The style of offense the Steelers ended up playing throughout 2020 was one that had to depend completely on the passing game to convert every possession down and every trip into the red zone, because the running game was largely ineffective through the early portion of the regular season and then completely ineffective from Thanksgiving on.
That style will change in 2021 because the Steelers didn't renew Randy Fichtner's contract to be the offensive coordinator and replaced him with Matt Canada, and fixing a running attack that finished last in the NFL has been identified as an offseason priority.
Ben Roethlisberger will be back as the starting quarterback in 2021, but there is unanimity that the offense cannot get stuck in the throw-short, run-long philosophy that showed itself to be unsustainable down the stretch of 2020 and into the Wild Card Round of the playoffs.
Take a look at photographs of Steelers WR Diontae Johnson from the 2020 season
ONE STAT THAT STANDS OUT
In 2020, the Steelers had three wide receivers finish the regular season with 60-plus catches: Smith-Schuster with 97, Johnson with 88, and Claypool with 62. That was the first time in franchise history that ever happened. In 2021, the Steelers also had three players finish the regular season with 60-plus catches, but one of them was a tight end. Heath Miller led with 71 catches, Antonio Brown had 68, and Mike Wallace finished with 64.
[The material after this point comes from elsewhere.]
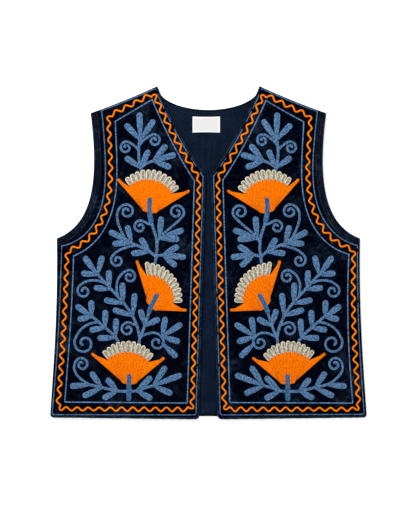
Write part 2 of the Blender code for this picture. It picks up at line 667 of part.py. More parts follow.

Take a look at photographs of Steelers WR Chase Claypool from the 2020 season
A LOOK AHEAD TO 2021
Of the players at this position who were on the roster for the 2020 regular season, James Washington is the oldest, but even as the oldest he isn't due to turn 25 until April 2. But even though the unit was loaded with such young and relatively inexperienced players, there is going to be turnover this offseason.
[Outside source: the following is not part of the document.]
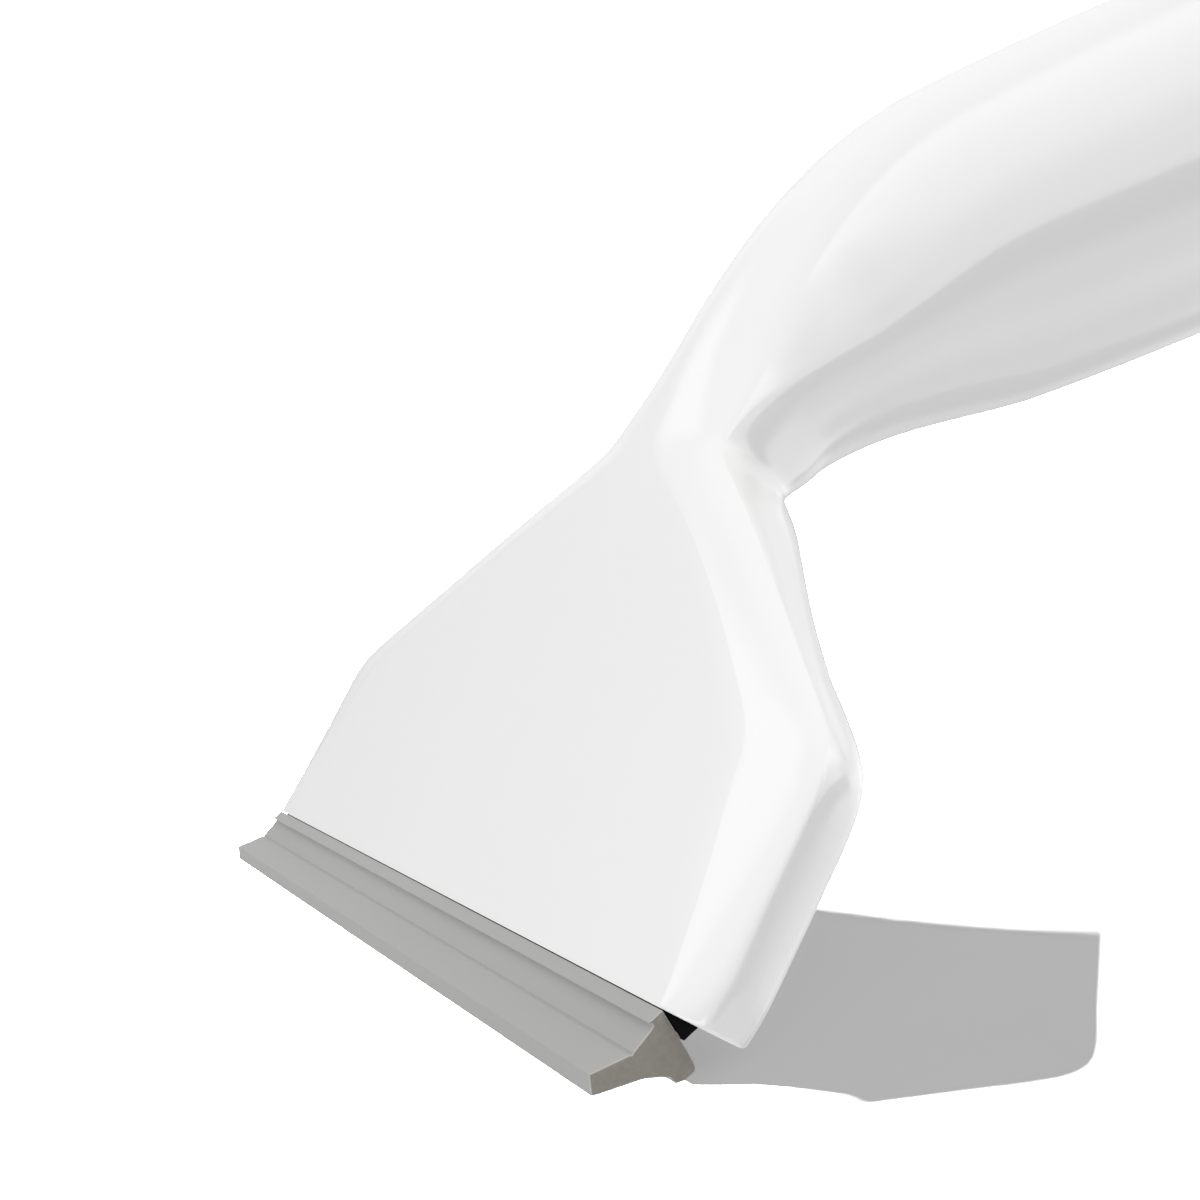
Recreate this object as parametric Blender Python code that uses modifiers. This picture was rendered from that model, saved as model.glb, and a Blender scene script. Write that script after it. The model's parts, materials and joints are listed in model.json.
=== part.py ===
"""Extendable squeegee: flared head with a rubber blade, twist-lock tube and rear grip.

Sizes are in metres. The tool is drawn in its own axes and then laid on the ground:
x runs along the blade, a along the handle from the head to its tail, and n is up
from the handle. (x, a, n) = (0, 0, 0) is the middle of the head's front lower edge.
The head plate leans over the handle. On the plate, h is the height above the lower
edge and d the depth behind the flat front.
"""
import math

import bmesh
import bpy
from mathutils import Matrix, Vector

MM = 0.001

# Clearances
SEAT_GAP = 0.15 * MM
CUT_GAP = 0.3 * MM

# Head plate
HEAD_HALF_WIDTH = 106.0 * MM
PLATE_THICKNESS = 8.8 * MM
PLATE_LEAN = math.radians(39.5)
SHOULDER_HEIGHT = 29.5 * MM
NECK_HEIGHT = 64.0 * MM
NECK_HALF_WIDTH = 29.5 * MM
FACE_HEIGHT = 76.0 * MM
BACK_HEIGHT = 38.0 * MM
SHOULDER_BLEND = 3.6 * MM
FOOT_ROUNDING = 1.0 * MM
FOOT_TAPER = 1.2 * MM
FOOT_TAPER_HEIGHT = 6.0 * MM
NECK_BACK_LEAVE = 14.0 * MM
NECK_BACK_ARRIVE = 22.0 * MM
NECK_FRONT_LEAVE = 20.0 * MM
NECK_FRONT_ARRIVE = (20.0 * MM, 2.6 * MM)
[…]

Smith-Schuster is set to become an unrestricted free agent on March 17, and despite his pronouncements on social media that he wants to continue his career with the Steelers, he's unlikely to want to accept what the cap-strapped Steelers would be able to pay him on a new contract.
Johnson's second NFL season was plagued with dropping the ball, and at one point Coach Mike Tomlin benched him during a game for repeatedly committing that wide receiver cardinal sin. But Johnson showed some mental toughness by bouncing back and making some big plays later in the season. Of all the wide receivers currently on the roster, Johnson, heading into his third NFL season, is the one with the most ability to win one-on-one matchups consistently but the dropping of the ball has to end.
In some ways, this is going to be a make-or-break season for Washington, simply because he will be entering the final year of his rookie contract. That means at some point soon the Steelers are going to be making a decision on whether to sign him to a second contract or replace him. Washington is a puzzling case in a lot of ways, because he has no distinct physical shortcomings and comes off as a hard-working player with his head in his profession, but he has yet to distinguish himself on the field.
Claypool didn't need very long to establish himself as a difference-maker, as a receiver capable of making plays down the field, and he was the offense's primary deep threat throughout the season. If there was a negative, it was that it seemed as though Claypool's diva quotient increased consistently over the course of his rookie season. Whether that turns into a problem or comes to be viewed in the future as growing pains will develop over time.
In one way, the Steelers' youthful experience at wide receiver can be viewed as an asset, especially since the team has salary cap issues and all of its best players at the position are still on their rookie contracts. But youth also can be synonymous with immaturity.